* Goal of the exercise
Extract the complete listing and repeat it word for word.

## BEGIN Supplied information

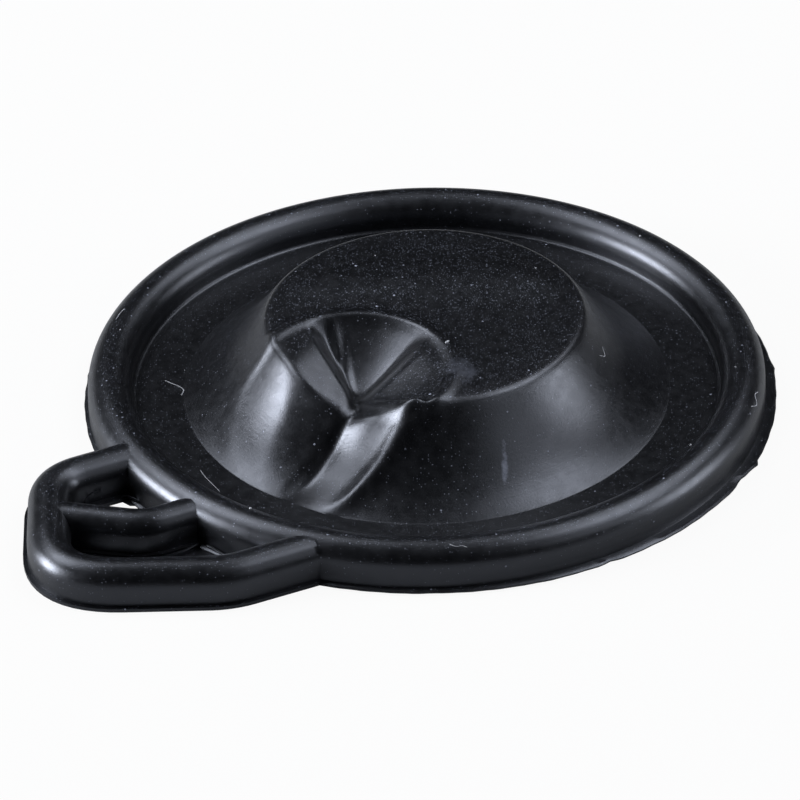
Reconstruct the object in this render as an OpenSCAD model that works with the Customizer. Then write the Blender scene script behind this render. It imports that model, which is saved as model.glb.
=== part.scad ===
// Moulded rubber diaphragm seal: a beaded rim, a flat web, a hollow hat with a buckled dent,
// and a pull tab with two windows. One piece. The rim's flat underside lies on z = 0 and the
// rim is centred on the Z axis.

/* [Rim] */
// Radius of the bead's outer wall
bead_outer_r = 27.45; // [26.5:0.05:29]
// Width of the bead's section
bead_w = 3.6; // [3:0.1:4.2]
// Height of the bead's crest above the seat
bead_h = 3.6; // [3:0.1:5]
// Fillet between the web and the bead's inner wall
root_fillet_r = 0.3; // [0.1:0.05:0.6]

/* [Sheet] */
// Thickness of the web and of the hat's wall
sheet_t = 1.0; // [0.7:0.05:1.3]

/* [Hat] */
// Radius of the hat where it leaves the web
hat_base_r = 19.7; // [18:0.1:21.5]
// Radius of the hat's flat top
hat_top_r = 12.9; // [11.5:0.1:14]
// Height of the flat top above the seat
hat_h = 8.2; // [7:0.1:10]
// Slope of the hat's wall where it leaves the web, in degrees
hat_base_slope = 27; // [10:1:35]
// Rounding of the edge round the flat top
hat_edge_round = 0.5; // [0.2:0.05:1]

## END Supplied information

* Answer
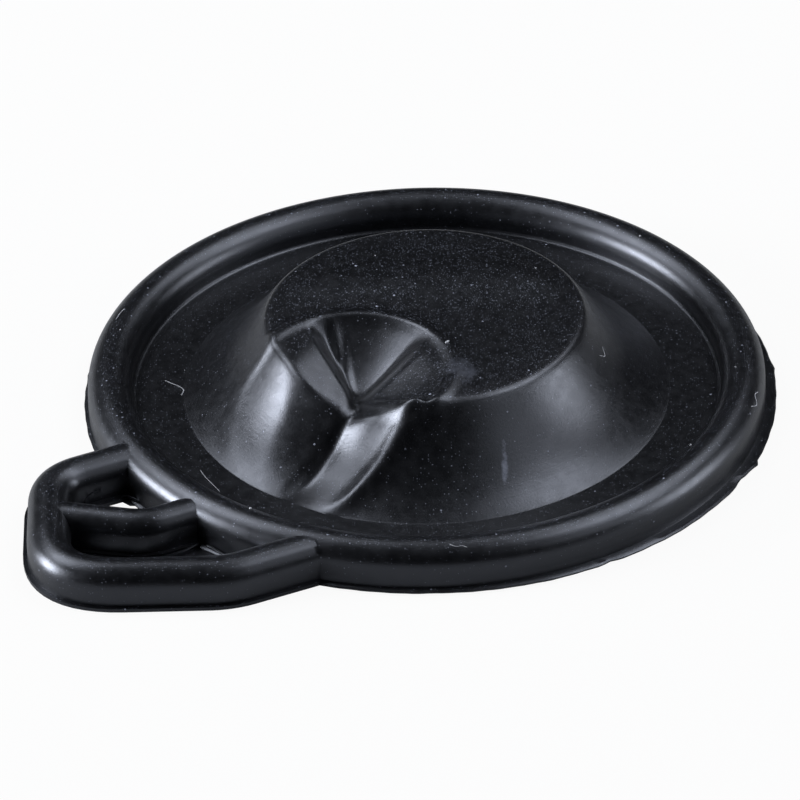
Reconstruct the object in this render as an OpenSCAD model that works with the Customizer. Then write the Blender scene script behind this render. It imports that model, which is saved as model.glb.
=== part.scad ===
// Moulded rubber diaphragm seal: a beaded rim, a flat web, a hollow hat with a buckled dent,
// and a pull tab with two windows. One piece. The rim's flat underside lies on z = 0 and the
// rim is centred on the Z axis.

/* [Rim] */
// Radius of the bead's outer wall
bead_outer_r = 27.45; // [26.5:0.05:29]
// Width of the bead's section
bead_w = 3.6; // [3:0.1:4.2]
// Height of the bead's crest above the seat
bead_h = 3.6; // [3:0.1:5]
// Fillet between the web and the bead's inner wall
root_fillet_r = 0.3; // [0.1:0.05:0.6]

/* [Sheet] */
// Thickness of the web and of the hat's wall
sheet_t = 1.0; // [0.7:0.05:1.3]

/* [Hat] */
// Radius of the hat where it leaves the web
hat_base_r = 19.7; // [18:0.1:21.5]
// Radius of the hat's flat top
hat_top_r = 12.9; // [11.5:0.1:14]
// Height of the flat top above the seat
hat_h = 8.2; // [7:0.1:10]
// Slope of the hat's wall where it leaves the web, in degrees
hat_base_slope = 27; // [10:1:35]
// Rounding of the edge round the flat top
hat_edge_round = 0.5; // [0.2:0.05:1]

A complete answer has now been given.